Requirements: Give back an exact copy of the lines from the start of the material through the line bearing "save(fork(shaft_plane(0), 96, shaft_radius". Include both ends and nothing else.
◆ ◆ ◆ ◆ ◆ ◆ ◆
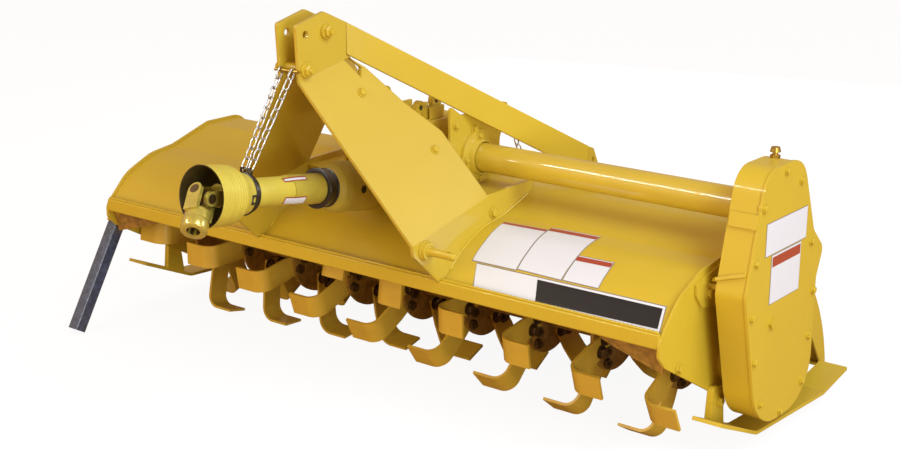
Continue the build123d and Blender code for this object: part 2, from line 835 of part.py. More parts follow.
def fork(plane, end, radius, bore):
    """A universal joint fork: two ears with pin bores, a base and a round hub along the plane's normal."""
    reach = ear_inner + ear_thickness
    with BuildPart() as piece:
        with BuildSketch(plane * Plane.YZ.offset(-reach)):
            Circle(ear_radius)
            with Locations((0, (fork_depth + fork_base) / 2)):
                Rectangle(2 * ear_radius, fork_depth + fork_base)
            Circle(cross_radius + running_clearance, mode=Mode.SUBTRACT)
        extrude(amount=2 * reach)
        with BuildSketch(plane * Plane.YZ.offset(-ear_inner)):
            with Locations((0, (fork_depth - 60) / 2)):
                Rectangle(4 * ear_radius, fork_depth + 60)
        extrude(amount=2 * ear_inner, mode=Mode.SUBTRACT)
        with BuildSketch(plane.offset(fork_depth)):
            Circle(radius)
        extrude(amount=end - fork_depth)
        if bore:
            with BuildSketch(plane.offset(fork_depth)):
                Circle(bore)
            extrude(amount=end - fork_depth, mode=Mode.SUBTRACT)
    return piece


joint = Vector(0, joint_y, joint_z)
save(fork(shaft_plane(0), 96, shaft_radius + 8, 0), "shaft_yoke")

hang = math.radians(180 - shaft_slope + yoke_hang)
swing = math.radians(yoke_swing)
hang_axis = Vector(0, math.cos(hang), math.sin(hang))
cross_axis = Vector(0, -math.sin(hang), math.cos(hang))
yoke_axis = hang_axis * math.cos(swing) + Vector(math.sin(swing), 0, 0)
yoke_plane = Plane(origin=joint, x_dir=cross_axis, z_dir=yoke_axis)
save(fork(yoke_plane, yoke_length, yoke_radius, spline_radius), "tractor_yoke")

with BuildPart() as joint_cross:
    arm = ear_inner + ear_thickness
    for normal, x_dir in (((1, 0, 0), (0, 1, 0)), (cross_axis, (1, 0, 0))):
        with BuildSketch(Plane(origin=joint, x_dir=x_dir, z_dir=normal)):
            Circle(cross_radius)
        extrude(amount=arm, both=True)
    with BuildSketch(Plane(origin=joint, x_dir=cross_axis, z_dir=hang_axis)):
        Rectangle(2 * (ear_inner - 5), 2 * (ear_inner - 5))
    extrude(amount=cross_radius + 4, both=True)
save(joint_cross, "joint_cross")

with BuildPart() as drive_shaft:
    with BuildSketch(shaft_plane(96)):
        Circle(shaft_radius)
    extrude(amount=clutch_start - 96)
    with BuildSketch(shaft_plane(clutch_start)):
        Circle(clutch_radius)
    extrude(amount=clutch_end - clutch_start - 24)
    with BuildSketch(shaft_plane(clutch_end - 24)):
        Circle(input_radius + 12)
    extrude(amount=20)
    with BuildSketch(shaft_plane(clutch_end - 4)):
        Circle(input_radius)
    extrude(amount=input_end - clutch_end + 12)
save(drive_shaft, "drive_shaft")


# ================================================================ chains
def chain(name, ends, crosswise_start):
    """Chains of flat oval links. Each row of ends has the end wires' centres, top and bottom.

    Links alternate: a crosswise one passes through an eye plate, a lengthwise one round a bar.
    """
    with BuildPart() as links:
        for top, bottom in ends:
            run = bottom - top
            count = 2 * round(run.length / link_pitch / 2)
            if crosswise_start:
                count += 1
            pitch = (run.length - link_wire) / count
            along = run.normalized()
            across = along.cross(Vector(1, 0, 0)).normalized()
            sideways = across.cross(along)
            for index in range(count):
                crosswise = (index % 2 == 0) == crosswise_start
                centre = top + along * (pitch * index + (pitch + link_wire) / 2)
                face = Plane(origin=centre, x_dir=along, z_dir=across if crosswise else sideways)
                with BuildSketch(face):
                    for grow, mode in ((link_wire, Mode.ADD), (0, Mode.SUBTRACT)):
                        h = pitch / 2 + grow
                        w = link_width / 2 - link_wire + grow
                        c = w * 0.4
                        with BuildLine():
                            Polyline(
                                (h, w - c), (h - c, w), (c - h, w), (-h, w - c),
                                (-h, c - w), (c - h, -w), (h - c, -w), (h, c - w),
                                close=True,
                            )
                        make_face(mode=mode)
                extrude(amount=link_wire / 2, both=True)
    save(links, name)


bar = Vector(0, chain_bar_y, mast_bar_z)
guard_ends = []
for x in (-eye_x, eye_x):
    eye = middle.origin + Vector(x, 0, 0) - middle.y_dir * (collar_radius + eye_rise - 8)
    top = bar + Vector(x * 1.8, 0, 0)
    along = (eye - top).normalized()
    guard_ends.append(
        (top - along * (mast_bar_radius + link_wire / 2 + 0.1), eye - along * eye_slip)
    )
chain("guard_chains", guard_ends, False)

bracket_hole = Vector(chain_x, 732, 232)
gate_end = Vector(chain_x, *gate_hole)
with BuildPart() as chain_bracket:
    with BuildSketch(Plane.YZ.offset(chain_x - 3)):
        with BuildLine():
            FilletPolyline(
                (640, 50), (702, 222), (722, 246), (746, 240), (744, 218), (708, 168), (706, 30),
                radius=[0, 20, 10, 8, 6, 20, 0],
                close=True,
            )
        make_face()
        with Locations((bracket_hole.Y, bracket_hole.Z)):
            Circle(eye_hole, mode=Mode.SUBTRACT)
    extrude(amount=6)
    extrude(to_extrude=hood_top_region(), amount=200, mode=Mode.SUBTRACT)
save(chain_bracket, "chain_bracket")

along = (gate_end - bracket_hole).normalized()
chain("gate_chain", [(bracket_hole + along * eye_slip, gate_end - along * eye_slip)], True)
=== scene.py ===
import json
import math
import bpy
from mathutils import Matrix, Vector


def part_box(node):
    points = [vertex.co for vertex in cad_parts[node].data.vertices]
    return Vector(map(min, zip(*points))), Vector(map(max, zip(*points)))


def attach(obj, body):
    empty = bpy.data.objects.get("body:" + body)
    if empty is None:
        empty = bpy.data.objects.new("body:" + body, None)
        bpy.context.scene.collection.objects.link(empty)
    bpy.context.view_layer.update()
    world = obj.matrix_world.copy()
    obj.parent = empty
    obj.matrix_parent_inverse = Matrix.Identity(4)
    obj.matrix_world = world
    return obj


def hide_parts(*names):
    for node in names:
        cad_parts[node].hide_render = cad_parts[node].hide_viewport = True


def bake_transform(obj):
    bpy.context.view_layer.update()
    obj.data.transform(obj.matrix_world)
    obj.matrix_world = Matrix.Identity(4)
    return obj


bl_info = {
    "name": "Rotary tiller dresser",
    "version": (1, 0, 0),
    "blender": (4, 5, 0),
    "location": "3D View > Sidebar > Tiller",
    "description": "Dresses the packed rotary tiller with paint, plating, bolts, welds, plates and chains",
    "category": "Object",
}

from typing import NamedTuple

import bmesh
import bpy
from bpy.props import FloatProperty, PointerProperty, StringProperty
from mathutils import Matrix, Vector
from mathutils.bvhtree import BVHTree

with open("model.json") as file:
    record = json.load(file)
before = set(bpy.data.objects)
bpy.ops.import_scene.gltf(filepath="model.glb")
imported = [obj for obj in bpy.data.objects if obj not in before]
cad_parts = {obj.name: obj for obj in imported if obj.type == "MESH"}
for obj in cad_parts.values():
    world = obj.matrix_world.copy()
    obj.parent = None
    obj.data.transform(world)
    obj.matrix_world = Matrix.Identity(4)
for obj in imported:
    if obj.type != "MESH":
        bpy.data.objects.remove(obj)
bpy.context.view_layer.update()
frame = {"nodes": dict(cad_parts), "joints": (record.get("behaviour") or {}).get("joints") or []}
MM = 0.001

# Shapes are drawn in millimetres, in the frame's own axes: +X is the machine's left, +Y its rear, +Z up.
# make_object() brings a finished mesh to metres.
X_AXIS = Vector((1, 0, 0))
Y_AXIS = Vector((0, 1, 0))
Z_AXIS = Vector((0, 0, 1))

# ---- places taken from the frame
FLOOR_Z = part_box("tines")[0].z
JOINTS = {joint["name"]: joint for joint in frame["joints"]}
ROTOR_AXIS = Vector(JOINTS["rotor_spin"]["pos_m"]) / MM
SHAFT_ORIGIN = Vector(JOINTS["driveline_spin"]["pos_m"]) / MM
SHAFT_ALONG = Vector(JOINTS["driveline_spin"]["axis"]).normalized()
SHAFT_RISE = X_AXIS.cross(SHAFT_ALONG)
STAND_DOWN = -Vector(JOINTS["stand_slide"]["axis"]).normalized()
HOOD_SKIN = BVHTree.FromObject(frame["nodes"]["hood"], bpy.context.evaluated_depsgraph_get())

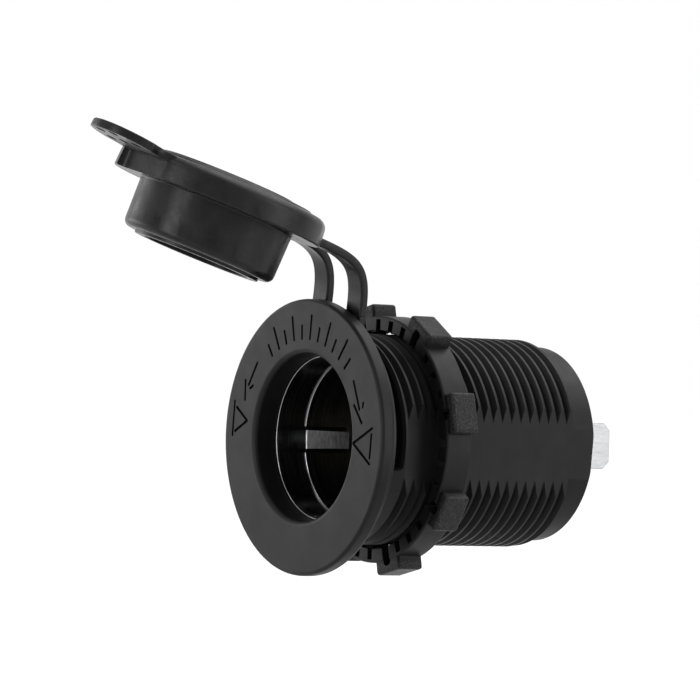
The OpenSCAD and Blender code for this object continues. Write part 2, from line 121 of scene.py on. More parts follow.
class SocketSizes(bpy.types.PropertyGroup):
    """Sizes of the details"""

    groove_depth: bpy.props.FloatProperty(
        name="Thread Depth", description="Depth of the thread groove below the crest",
        default=0.75 * MM, subtype="DISTANCE", unit="LENGTH")
    mark_depth: bpy.props.FloatProperty(
        name="Mark Depth", description="Depth of the marks sunk into the flange",
        default=0.45 * MM, subtype="DISTANCE", unit="LENGTH")
    mark_width: bpy.props.FloatProperty(
        name="Mark Width", description="Width of the strokes sunk into the flange",
        default=0.42 * MM, subtype="DISTANCE", unit="LENGTH")
    arm_width: bpy.props.FloatProperty(
        name="Strap Arm Width", description="Width of each rubber arm",
        default=3.4 * MM, subtype="DISTANCE", unit="LENGTH")
    arm_thickness: bpy.props.FloatProperty(
        name="Strap Arm Thickness", description="Thickness of each rubber arm",
        default=1.15 * MM, subtype="DISTANCE", unit="LENGTH")
    tongue_rise: bpy.props.FloatProperty(
        name="Tongue Rise", description="How far the shell's side tongues stand into its bore",
        default=1.3 * MM, subtype="DISTANCE", unit="LENGTH")


class SocketColours(bpy.types.PropertyGroup):
    """Colours of the finishes"""

    plastic: bpy.props.FloatVectorProperty(
        name="Plastic", description="Colour of the moulded body and lock nut",
        default=(0.0055, 0.0055, 0.0056), subtype="COLOR", min=0, max=1)
    rubber: bpy.props.FloatVectorProperty(
        name="Rubber", description="Colour of the cap and its strap",
        default=(0.0055, 0.0055, 0.0056), subtype="COLOR", min=0, max=1)
    shell: bpy.props.FloatVectorProperty(
        name="Contact Shell", description="Colour of the plated shell inside the mouth",
        default=(0.27, 0.27, 0.275), subtype="COLOR", min=0, max=1)
    tin: bpy.props.FloatVectorProperty(
        name="Tinned Metal", description="Colour of the blades, rivet and washer",
        default=(0.28, 0.285, 0.29), subtype="COLOR", min=0, max=1)
    brass: bpy.props.FloatVectorProperty(
        name="Brass", description="Colour of the centre contact, screw and nut",
        default=(0.40, 0.33, 0.20), subtype="COLOR", min=0, max=1)
    board: bpy.props.FloatVectorProperty(
        name="Insulator", description="Colour of the insulating washer",
        default=(0.16, 0.10, 0.055), subtype="COLOR", min=0, max=1)


# Finishes


class Finish:
    """A material's node tree, with short calls for the nodes that the finishes share"""

    def __init__(self, name):
        self.material = bpy.data.materials.new(name)
        self.material.use_nodes = True
        self.tree = self.material.node_tree
        self.tree.nodes.clear()
        self.output = self.tree.nodes.new("ShaderNodeOutputMaterial")
        self.shader = self.tree.nodes.new("ShaderNodeBsdfPrincipled")
        self.join(self.shader.outputs[0], self.output.inputs["Surface"])
        self.coords = self.tree.nodes.new("ShaderNodeTexCoord").outputs["Object"]

    def join(self, start, end):
        self.tree.links.new(start, end)

    def noise(self, scale, detail=2.0, rough=0.5, vector=None, distortion=0.0):
        node = self.tree.nodes.new("ShaderNodeTexNoise")
        node.inputs["Scale"].default_value = scale
        node.inputs["Detail"].default_value = detail
        node.inputs["Roughness"].default_value = rough
        node.inputs["Distortion"].default_value = distortion
        self.join(vector or self.coords, node.inputs["Vector"])
        return node.outputs["Fac"]

    def scaled(self, factors):
        """The object's coordinates, stretched by a factor each way"""
        node = self.tree.nodes.new("ShaderNodeMapping")
        node.inputs["Scale"].default_value = factors
        self.join(self.coords, node.inputs["Vector"])
        return node.outputs[0]

    def math(self, kind, a, b=0.0):
        node = self.tree.nodes.new("ShaderNodeMath")
        node.operation = kind
        for socket, value in zip(node.inputs, (a, b)):
            if isinstance(value, (int, float)):
                socket.default_value = value
            else:
                self.join(value, socket)
        return node.outputs[0]

    def spread(self, value, low, high, to_low, to_high):
        """Carries one range of values over to another"""
        node = self.tree.nodes.new("ShaderNodeMapRange")
        for name, number in (("From Min", low), ("From Max", high), ("To Min", to_low), ("To Max", to_high)):
            node.inputs[name].default_value = number
        self.join(value, node.inputs["Value"])
        return node.outputs[0]

    def radius(self):
        """Distance from the socket's axis"""
        node = self.tree.nodes.new("ShaderNodeSeparateXYZ")
        self.join(self.coords, node.inputs[0])
        x, _, z = node.outputs
        return self.math("SQRT", self.math("ADD", self.math("MULTIPLY", x, x), self.math("MULTIPLY", z, z)))

    def blend(self, amount, first, second):
        """One colour turning into a second by an amount"""
        node = self.tree.nodes.new("ShaderNodeMix")
        node.data_type = "RGBA"
        for socket, colour in ((node.inputs[6], first), (node.inputs[7], second)):
            socket.default_value = (*colour, 1.0)
        self.join(amount, node.inputs[0])
        return node.outputs[2]

    def bump(self, height, distance, strength=1.0, normal=None):
        node = self.tree.nodes.new("ShaderNodeBump")
        node.inputs["Distance"].default_value = distance
        node.inputs["Strength"].default_value = strength
        self.join(height, node.inputs["Height"])
        if normal is not None:
            self.join(normal, node.inputs["Normal"])
        return node.outputs[0]

    def set(self, **values):
        for name, value in values.items():
            socket = self.shader.inputs[name.replace("_", " ")]
            if isinstance(value, tuple):
                socket.default_value = (*value, 1.0)
            elif isinstance(value, (int, float)):
                socket.default_value = value
            else:
                self.join(value, socket)
        return self.material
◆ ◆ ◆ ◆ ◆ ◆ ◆
Exercise output:
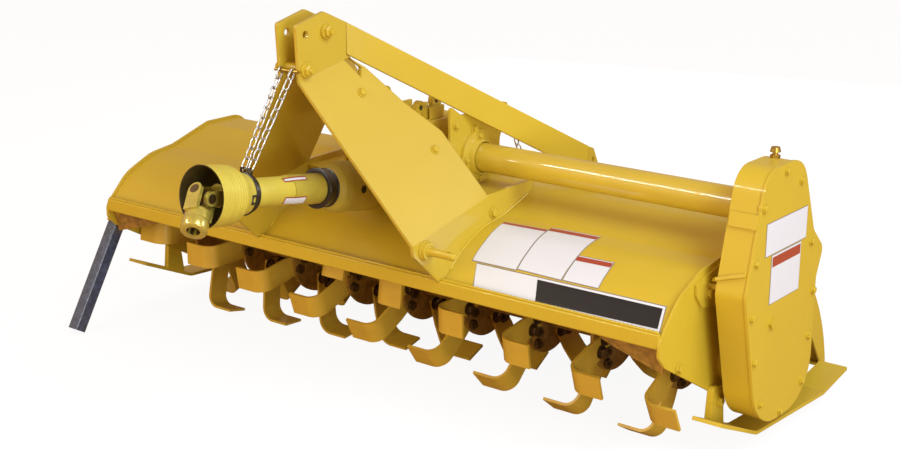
Continue the build123d and Blender code for this object: part 2, from line 835 of part.py. More parts follow.
def fork(plane, end, radius, bore):
    """A universal joint fork: two ears with pin bores, a base and a round hub along the plane's normal."""
    reach = ear_inner + ear_thickness
    with BuildPart() as piece:
        with BuildSketch(plane * Plane.YZ.offset(-reach)):
            Circle(ear_radius)
            with Locations((0, (fork_depth + fork_base) / 2)):
                Rectangle(2 * ear_radius, fork_depth + fork_base)
            Circle(cross_radius + running_clearance, mode=Mode.SUBTRACT)
        extrude(amount=2 * reach)
        with BuildSketch(plane * Plane.YZ.offset(-ear_inner)):
            with Locations((0, (fork_depth - 60) / 2)):
                Rectangle(4 * ear_radius, fork_depth + 60)
        extrude(amount=2 * ear_inner, mode=Mode.SUBTRACT)
        with BuildSketch(plane.offset(fork_depth)):
            Circle(radius)
        extrude(amount=end - fork_depth)
        if bore:
            with BuildSketch(plane.offset(fork_depth)):
                Circle(bore)
            extrude(amount=end - fork_depth, mode=Mode.SUBTRACT)
    return piece


joint = Vector(0, joint_y, joint_z)
save(fork(shaft_plane(0), 96, shaft_radius + 8, 0), "shaft_yoke")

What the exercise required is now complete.